I’ve recently figured out that doing storytime for toddlers is HARD. With babies, they’re not crawling or walking anywhere, so they’re a captive audience. With preschoolers, they’re being taught in school to sit down, criss-cross applesauce, to pay attention, so they’re usually attentive. But with 2s and 3s, boy, they are all over the place. So I never know if they’re listening or not while they’re having little freakouts or bouncing around the mats.
Still, having learned that, I had a super-fantastic storytime today. It was so much fun. I had about 65 children and adults combined, mostly from nearby daycares. We have some new guidelines that we share with the caregivers, too, at the beginning of all storytimes, which is important:
- This program is for (insert ages here).
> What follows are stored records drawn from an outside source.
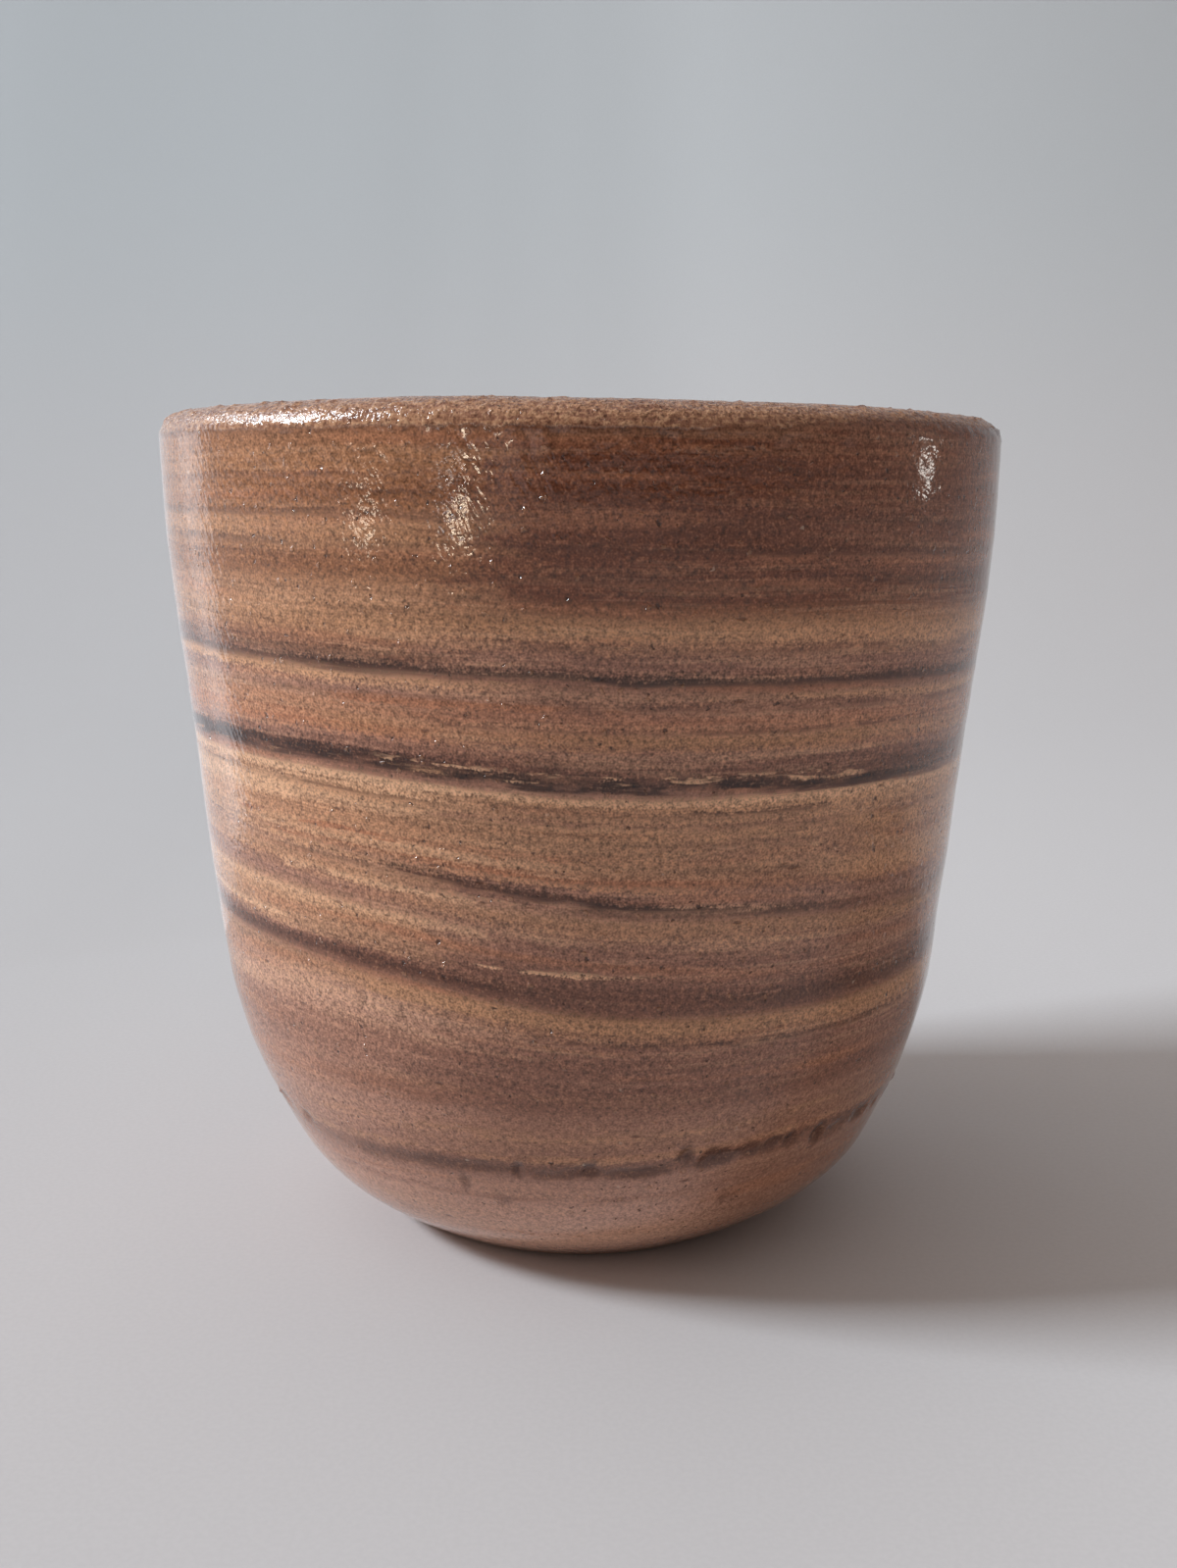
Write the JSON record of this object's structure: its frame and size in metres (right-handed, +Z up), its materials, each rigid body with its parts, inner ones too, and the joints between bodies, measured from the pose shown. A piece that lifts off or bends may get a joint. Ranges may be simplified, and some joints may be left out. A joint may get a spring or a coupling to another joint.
{
  "type": "handleless mug",
  "caption": "Handleless drinking mug of marbled stoneware: a round-bellied cup that opens slightly to a bevelled lip and stands on a small trimmed foot.",
  "frame": {"origin": "centre of the foot ring, on the plane the mug stands on", "axes": "+Z up along the turning axis; -Y is the side the picture shows"},
  "size_m": [0.088, 0.088, 0.087],
  "materials": {
    "glazed_clay": "satin clear glaze over coarse marbled clay in brown, terracotta, cream and umber bands"
  },
  "bodies": {
    "root": {"cup_body": "glazed_clay"}
  },
  "joints": []
}
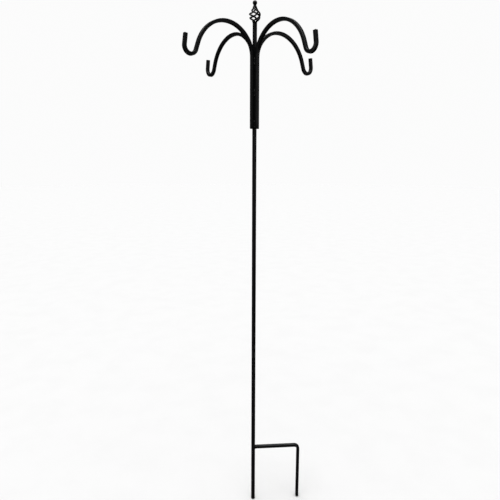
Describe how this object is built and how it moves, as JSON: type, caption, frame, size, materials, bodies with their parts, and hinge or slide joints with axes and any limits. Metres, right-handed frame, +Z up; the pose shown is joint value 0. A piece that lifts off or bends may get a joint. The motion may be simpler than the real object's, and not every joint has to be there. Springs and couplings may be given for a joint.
{
  "type": "garden feeder pole",
  "caption": "Tall square steel garden pole for hanging bird feeders: arched arms end in upturned hooks, with a twisted basket finial on top and an L-shaped step-in prong near the foot.",
  "frame": {"origin": "the pole's axis at its square-cut foot, the lowest point of the part", "axes": "+Z runs up the pole; +X runs along hook_arm_1 and +Y along hook_arm_2; the step prong points 35.5 degrees from +X towards -Y"},
  "size_m": [0.6474, 0.6474, 2.1336],
  "materials": {
    "black_coat": "satin black powder coat with a fine orange peel",
    "coated_weld": "the same black coat over rippled weld beads"
  },
  "bodies": {
    "root": {"centre_pole": "black_coat", "hook_arm_1": "black_coat", "hook_arm_2": "black_coat", "hook_arm_3": "black_coat", "hook_arm_4": "black_coat", "shank_weld_top_1": "coated_weld", "shank_weld_middle_1": "coated_weld", "shank_weld_bottom_1": "coated_weld", "shank_weld_top_2": "coated_weld", "shank_weld_middle_2": "coated_weld", "shank_weld_bottom_2": "coated_weld", "shank_weld_top_3": "coated_weld", "shank_weld_middle_3": "coated_weld", "shank_weld_bottom_3": "coated_weld", "shank_weld_top_4": "coated_weld", "shank_weld_middle_4": "coated_weld", "shank_weld_bottom_4": "coated_weld", "basket_base_collar": "black_coat", "basket_wire_1": "black_coat", "basket_wire_2": "black_coat", "basket_wire_3": "black_coat", "basket_wire_4": "black_coat", "basket_top_collar": "black_coat", "finial_neck": "black_coat", "finial_ball": "black_coat", "step_prong": "black_coat", "prong_weld_top": "coated_weld", "prong_weld_under": "coated_weld"}
  },
  "joints": []
}
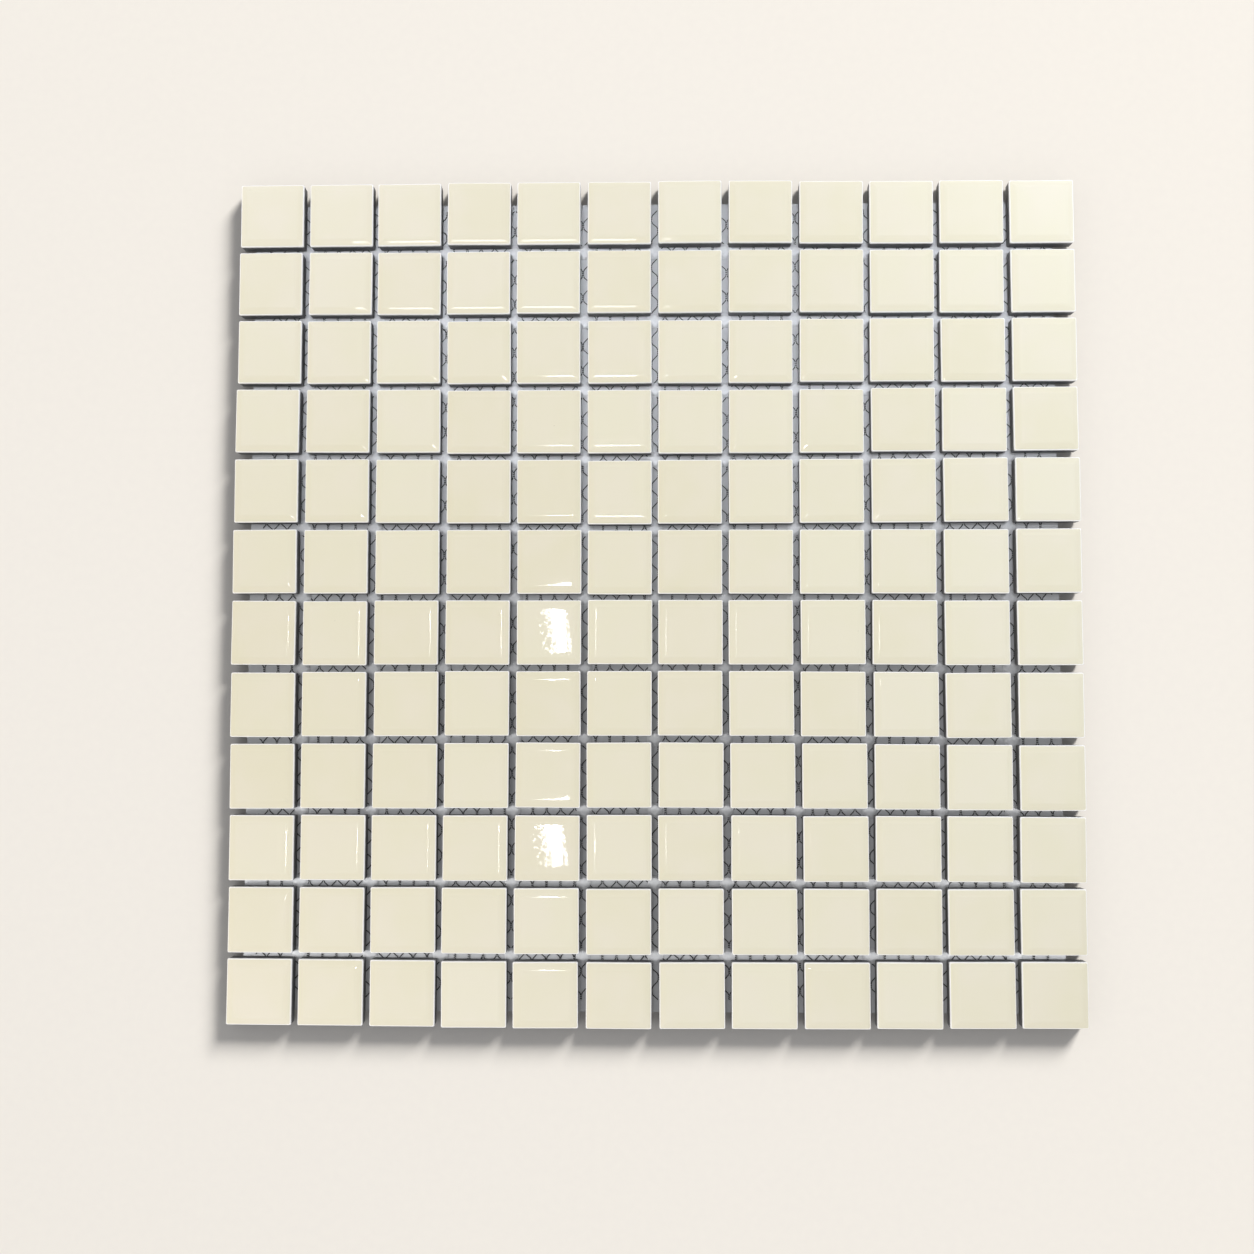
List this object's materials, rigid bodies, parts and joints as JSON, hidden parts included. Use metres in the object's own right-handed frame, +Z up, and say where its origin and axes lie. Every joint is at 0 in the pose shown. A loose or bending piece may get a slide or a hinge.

Sometimes an older sibling preschooler will be good during his/her little sibling’s storytime, and sometimes s/he won’t be. It’s really useful to keep all attendees the same age.
- Please encourage your child to participate. Your child is more likely to participate if you do. Truth. Kids mimic what they see adults doing, and if you pat your head, so will they.
- Adults, please set your cell phones to vibrate, and please don’t have conversations with each other during storytime. Frankly, I’d like to take that a little further: please put your cell phones AWAY. Put them down. Check them briefly and discreetly if you need to once in a while, but now is not the time to play Candy Crush.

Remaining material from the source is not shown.